▶ _EXERCISE AIM_:
Tally the lines holding the string "scene" and reply with that number alone.

▶ _DATA EXCERPT_:
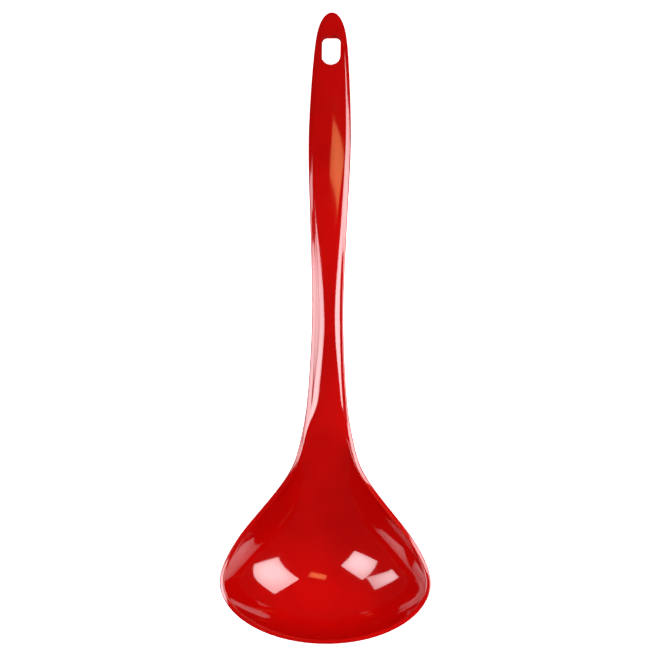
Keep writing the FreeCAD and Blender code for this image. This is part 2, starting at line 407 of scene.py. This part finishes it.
melamine = {
    "deep": (0.40, 0.0006, 0.0004, 1),
    "bright": (0.50, 0.0012, 0.0007, 1),
    "worn": (0.46, 0.012, 0.009, 1),
    "cloud": 26.0,
    "gloss": (0.035, 0.09),
    "peel": 700.0,
    "peelDepth": 0.035,
    "scratchDepth": 0.05,
    "ior": 1.58,
    "coat": 0.35,
    "coatGloss": 0.02,
    "coatIor": 1.6,
    "bumpDistance": 0.00002,
    "scratchRoughness": 0.12,
}


def redMelamine():
    # solid red, glossy as moulded, with a clouded colour, faint orange peel and use scratches
    material = bpy.data.materials.new("redMelamine")
    material.use_nodes = True
    tree = material.node_tree
    node, link = tree.nodes.new, tree.links.new
    shader = tree.nodes["Principled BSDF"]
    coords = node("ShaderNodeTexCoord").outputs["Object"]

    def noise(scale, detail, vector=coords):
        cloud = node("ShaderNodeTexNoise")
        cloud.inputs["Scale"].default_value = scale
        cloud.inputs["Detail"].default_value = detail
        link(vector, cloud.inputs["Vector"])
        return cloud.outputs["Fac"]

    def spread(value, low, high, start=0.0, end=1.0):
        ranged = node("ShaderNodeMapRange")
        ranged.inputs["From Min"].default_value, ranged.inputs["From Max"].default_value = low, high
        ranged.inputs["To Min"].default_value, ranged.inputs["To Max"].default_value = start, end
        link(value, ranged.inputs["Value"])
        return ranged.outputs["Result"]

    def blend(amount, first, second):
        mix = node("ShaderNodeMix")
        mix.data_type = "RGBA"
        link(amount, mix.inputs["Factor"])
        for value, place in ((first, 6), (second, 7)):
            if isinstance(value, tuple):
                mix.inputs[place].default_value = value
            else:
                link(value, mix.inputs[place])
        return mix.outputs[2]

    def reckon(operation, first, second):
        worked = node("ShaderNodeMath")
        worked.operation = operation
        for value, place in ((first, 0), (second, 1)):
            if isinstance(value, float):
                worked.inputs[place].default_value = value
            else:
                link(value, worked.inputs[place])
        return worked.outputs["Value"]

    def scratches(turn, seedShift):
        # fine lines: noise drawn out along one direction, kept where it crosses its middle
        lay = node("ShaderNodeMapping")
        lay.inputs["Rotation"].default_value = (0, 0, math.radians(turn))
        lay.inputs["Location"].default_value = (seedShift, seedShift, 0)
        lay.inputs["Scale"].default_value = (900, 14, 60)
        link(coords, lay.inputs["Vector"])
        return spread(noise(1.0, 2.0, lay.outputs["Vector"]), 0.70, 0.76)

    clouds = spread(noise(melamine["cloud"], 3.0), 0.35, 0.65)
    colour = blend(clouds, melamine["deep"], melamine["bright"])
    edges = spread(node("ShaderNodeNewGeometry").outputs["Pointiness"], 0.53, 0.60)
    rubbed = reckon("MULTIPLY", edges, spread(noise(180.0, 4.0), 0.45, 0.7, 0.0, 0.5))
    link(blend(rubbed, colour, melamine["worn"]), shader.inputs["Base Color"])
    marks = reckon("MAXIMUM", scratches(35, 0.0), scratches(-62, 7.3))
    patches = spread(noise(45.0, 2.0), 0.45, 0.7)
    marks = reckon("MULTIPLY", marks, patches)
    smooth, rough = melamine["gloss"]
    sheen = spread(noise(60.0, 4.0), 0.3, 0.7, smooth, rough)
    dulled = reckon("MULTIPLY", marks, melamine["scratchRoughness"])
    link(reckon("ADD", sheen, dulled), shader.inputs["Roughness"])
    peel, scored = node("ShaderNodeBump"), node("ShaderNodeBump")
    peel.inputs["Distance"].default_value = melamine["bumpDistance"]
    peel.inputs["Strength"].default_value = melamine["peelDepth"]
    scored.inputs["Distance"].default_value = melamine["bumpDistance"]
    scored.inputs["Strength"].default_value = melamine["scratchDepth"]
    scored.invert = True
    link(noise(melamine["peel"], 2.0), peel.inputs["Height"])
    link(marks, scored.inputs["Height"])
    link(peel.outputs["Normal"], scored.inputs["Normal"])
    link(scored.outputs["Normal"], shader.inputs["Normal"])
    shader.inputs["IOR"].default_value = melamine["ior"]
    shader.inputs["Coat Weight"].default_value = melamine["coat"]
    shader.inputs["Coat Roughness"].default_value = melamine["coatGloss"]
    shader.inputs["Coat IOR"].default_value = melamine["coatIor"]
    return material


moulding = bpy.data.objects.new("ladle_moulding", skinMesh())
bpy.context.collection.objects.link(moulding)
uncut = len(moulding.data.polygons)
cutSlot(moulding, redMelamine())
print("slot:", uncut, "faces before the cut,", len(moulding.data.polygons), "after")
for face in moulding.data.polygons:
    face.use_smooth = True
moulding.data.set_sharp_from_angle(angle=math.radians(slot["creaseAngle"]))
print("moulding:", len(moulding.data.polygons), "faces")

studio = {
    "floorSize": 4.0,
    "cameraDistance": 1.6,
    "frameWidth": 0.308,
    "lean": 3.0,
    "roll": 0.4,
    "aim": (-0.0013, 0.0001, 0.02),
    "sensorWidth": 36,
    "ambience": 0.03,
}
floorMesh = bpy.data.meshes.new("floor")
reach = studio["floorSize"] / 2
floorCorners = [(-reach, -reach, 0), (reach, -reach, 0), (reach, reach, 0), (-reach, reach, 0)]
floorMesh.from_pydata(floorCorners, [], [(0, 1, 2, 3)])
floor = bpy.data.objects.new("floor", floorMesh)
bpy.context.collection.objects.link(floor)
white = bpy.data.materials.new("floorPaper")
white.use_nodes = True
paper = {
    "Base Color": (0.92, 0.92, 0.92, 1),
    "Roughness": 1.0,
    "Specular IOR Level": 0.0,
    "Emission Color": (1, 1, 1, 1),
    "Emission Strength": 0.8,
}
for name, value in paper.items():
    white.node_tree.nodes["Principled BSDF"].inputs[name].default_value = value
floorMesh.materials.append(white)
floor.visible_glossy = False  # the gloss mirrors the dark room, not the paper

cameraData = bpy.data.cameras.new("camera")
camera = bpy.data.objects.new("camera", cameraData)
bpy.context.collection.objects.link(camera)
bpy.context.scene.camera = camera
cameraData.sensor_width = studio["sensorWidth"]
cameraData.lens = studio["sensorWidth"] * studio["cameraDistance"] / studio["frameWidth"]
cameraData.clip_start, cameraData.clip_end = 0.05, 20
lean, roll = math.radians(studio["lean"]), math.radians(studio["roll"])
aim = Vector(studio["aim"])
camera.matrix_world = (
    Matrix.Translation(aim)
    @ Matrix.Rotation(lean, 4, "Y")
    @ Matrix.Rotation(roll, 4, "Z")
    @ Matrix.Translation((0, 0, studio["cameraDistance"]))
)

# heading is the way a lamp faces, in degrees round from +X, and tip is how far it leans down
lamps = {
    "softboxRight": {
        "at": (1.3, 0.0, 1.1), "heading": -135, "tip": 0, "size": (1.7, 1.1),
        "colour": (1.0, 0.97, 0.98), "glow": 8.0, "mirrored": True,
    },
    "softboxLeft": {
        "at": (-0.85, -0.1, 1.3), "heading": -45, "tip": 15, "size": (0.85, 0.85),
        "colour": (0.98, 0.97, 1.0), "glow": 8.0, "mirrored": True,
    },
    "softboxLeftLow": {
        "at": (-0.85, 0.0, 0.45), "heading": -70, "tip": 60, "size": (0.9, 0.22),
        "colour": (0.98, 0.97, 1.0), "glow": 6.0, "mirrored": True,
    },
    "warmCard": {
        "at": (0.5, 1.6, 4.7), "heading": -107, "tip": 70, "size": (1.35, 0.5),
        "colour": (1.0, 0.45, 0.16), "glow": 3.7, "mirrored": True,
    },
    "roomFill": {
        "at": (0.0, -0.7, 2.3), "heading": 90, "tip": 72, "size": (1.6, 1.6),
        "colour": (1.0, 0.98, 0.97), "glow": 1.0, "mirrored": False,
    },
}


softness = {"edge": 0.72, "middle": 1.15, "fall": 0.05}


def softEdges(data):
    # a cloth-fronted box is brightest in the middle
    data.use_nodes = True
    tree = data.node_tree
    node, link = tree.nodes.new, tree.links.new
    axes = node("ShaderNodeSeparateXYZ")
    link(node("ShaderNodeNewGeometry").outputs["Parametric"], axes.inputs["Vector"])
    falls = []
    for axis in ("X", "Y"):
        away, hump = node("ShaderNodeMath"), node("ShaderNodeMath")
        away.operation, hump.operation = "SUBTRACT", "MULTIPLY"
        away.inputs[0].default_value = 1.0
        link(axes.outputs[axis], away.inputs[1])
        link(axes.outputs[axis], hump.inputs[0])
        link(away.outputs["Value"], hump.inputs[1])
        falls.append(hump.outputs["Value"])
    both, level = node("ShaderNodeMath"), node("ShaderNodeMapRange")
    both.operation = "MULTIPLY"
    link(falls[0], both.inputs[0])
    link(falls[1], both.inputs[1])
    level.inputs["From Max"].default_value = softness["fall"]
    level.inputs["To Min"].default_value = softness["edge"]
    level.inputs["To Max"].default_value = softness["middle"]
    link(both.outputs["Value"], level.inputs["Value"])
    link(level.outputs["Result"], tree.nodes["Emission"].inputs["Strength"])


for name, lamp in lamps.items():
    data = bpy.data.lights.new(name, "AREA")
    data.shape = "RECTANGLE"
    data.size, data.size_y = lamp["size"]
    data.color = lamp["colour"]
    data.energy = lamp["glow"] * math.pi * data.size * data.size_y
    softEdges(data)
    light = bpy.data.objects.new(name, data)
    bpy.context.collection.objects.link(light)
    light.visible_glossy = lamp["mirrored"]
    light.location = lamp["at"]
    light.rotation_euler = (math.radians(90 - lamp["tip"]), 0, math.radians(lamp["heading"] - 90))
print("studio:", len(lamps), "lamps")

world = bpy.data.worlds.new("studio")
bpy.context.scene.world = world
world.use_nodes = True
world.node_tree.nodes["Background"].inputs["Color"].default_value = (1, 1, 1, 1)
world.node_tree.nodes["Background"].inputs["Strength"].default_value = studio["ambience"]
bpy.context.scene.view_settings.view_transform = "Standard"

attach(moulding, "root")
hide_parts("bowl", "neck", "handle", "hanging_eye")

▶ _EXERCISE RESPONSE_:
4